#### WHAT YOU WILL DO:
Copy out each line below exactly as it appears.

#### DATASET SECTION:
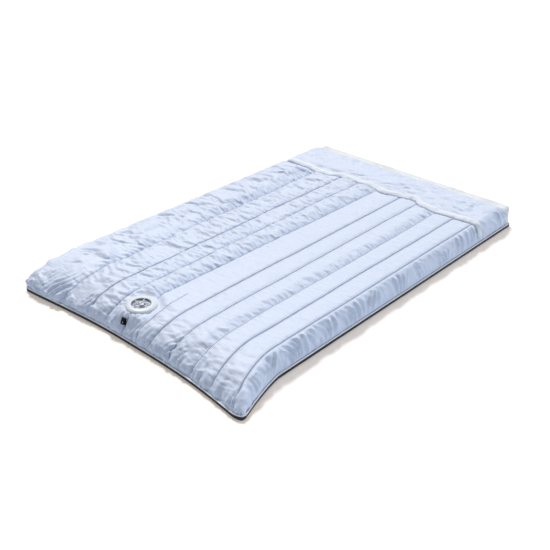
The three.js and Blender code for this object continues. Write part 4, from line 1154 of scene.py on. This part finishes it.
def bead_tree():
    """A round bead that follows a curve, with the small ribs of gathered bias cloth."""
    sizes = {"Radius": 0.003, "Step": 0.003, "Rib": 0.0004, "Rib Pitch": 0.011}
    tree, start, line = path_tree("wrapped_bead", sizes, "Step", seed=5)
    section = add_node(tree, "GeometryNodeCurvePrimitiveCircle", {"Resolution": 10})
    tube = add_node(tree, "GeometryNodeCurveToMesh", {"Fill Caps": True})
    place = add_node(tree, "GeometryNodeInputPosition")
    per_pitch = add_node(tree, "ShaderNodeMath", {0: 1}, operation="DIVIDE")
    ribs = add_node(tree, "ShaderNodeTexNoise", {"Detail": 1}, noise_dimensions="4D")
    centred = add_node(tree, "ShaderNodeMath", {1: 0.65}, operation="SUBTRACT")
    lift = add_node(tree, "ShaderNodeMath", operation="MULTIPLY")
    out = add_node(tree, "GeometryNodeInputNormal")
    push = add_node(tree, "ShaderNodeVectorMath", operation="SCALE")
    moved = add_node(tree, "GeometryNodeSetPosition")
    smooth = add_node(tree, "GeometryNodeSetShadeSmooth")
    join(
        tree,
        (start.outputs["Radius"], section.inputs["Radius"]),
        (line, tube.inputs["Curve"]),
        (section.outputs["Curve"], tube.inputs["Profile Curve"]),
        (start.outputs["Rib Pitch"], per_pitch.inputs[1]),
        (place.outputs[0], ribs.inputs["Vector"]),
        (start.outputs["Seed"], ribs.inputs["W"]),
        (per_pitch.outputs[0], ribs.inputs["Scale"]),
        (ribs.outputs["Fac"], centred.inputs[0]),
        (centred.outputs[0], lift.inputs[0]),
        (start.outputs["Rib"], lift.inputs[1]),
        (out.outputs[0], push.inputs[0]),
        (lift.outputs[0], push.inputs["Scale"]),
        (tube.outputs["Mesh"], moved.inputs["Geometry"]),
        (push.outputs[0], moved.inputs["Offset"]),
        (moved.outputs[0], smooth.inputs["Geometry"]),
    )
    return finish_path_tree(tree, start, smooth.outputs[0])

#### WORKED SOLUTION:
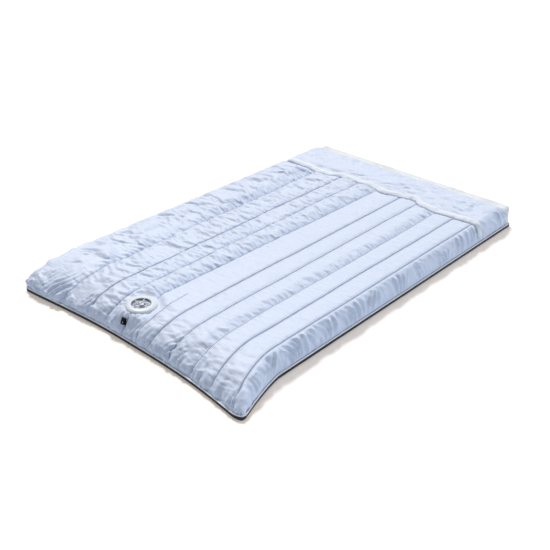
The three.js and Blender code for this object continues. Write part 4, from line 1154 of scene.py on. This part finishes it.
def bead_tree():
    """A round bead that follows a curve, with the small ribs of gathered bias cloth."""
    sizes = {"Radius": 0.003, "Step": 0.003, "Rib": 0.0004, "Rib Pitch": 0.011}
    tree, start, line = path_tree("wrapped_bead", sizes, "Step", seed=5)
    section = add_node(tree, "GeometryNodeCurvePrimitiveCircle", {"Resolution": 10})
    tube = add_node(tree, "GeometryNodeCurveToMesh", {"Fill Caps": True})
    place = add_node(tree, "GeometryNodeInputPosition")
    per_pitch = add_node(tree, "ShaderNodeMath", {0: 1}, operation="DIVIDE")
    ribs = add_node(tree, "ShaderNodeTexNoise", {"Detail": 1}, noise_dimensions="4D")
    centred = add_node(tree, "ShaderNodeMath", {1: 0.65}, operation="SUBTRACT")
    lift = add_node(tree, "ShaderNodeMath", operation="MULTIPLY")
    out = add_node(tree, "GeometryNodeInputNormal")
    push = add_node(tree, "ShaderNodeVectorMath", operation="SCALE")
    moved = add_node(tree, "GeometryNodeSetPosition")
    smooth = add_node(tree, "GeometryNodeSetShadeSmooth")
    join(
        tree,
        (start.outputs["Radius"], section.inputs["Radius"]),
        (line, tube.inputs["Curve"]),
        (section.outputs["Curve"], tube.inputs["Profile Curve"]),
        (start.outputs["Rib Pitch"], per_pitch.inputs[1]),
        (place.outputs[0], ribs.inputs["Vector"]),
        (start.outputs["Seed"], ribs.inputs["W"]),
        (per_pitch.outputs[0], ribs.inputs["Scale"]),
        (ribs.outputs["Fac"], centred.inputs[0]),
        (centred.outputs[0], lift.inputs[0]),
        (start.outputs["Rib"], lift.inputs[1]),
        (out.outputs[0], push.inputs[0]),
        (lift.outputs[0], push.inputs["Scale"]),
        (tube.outputs["Mesh"], moved.inputs["Geometry"]),
        (push.outputs[0], moved.inputs["Offset"]),
        (moved.outputs[0], smooth.inputs["Geometry"]),
    )
    return finish_path_tree(tree, start, smooth.outputs[0])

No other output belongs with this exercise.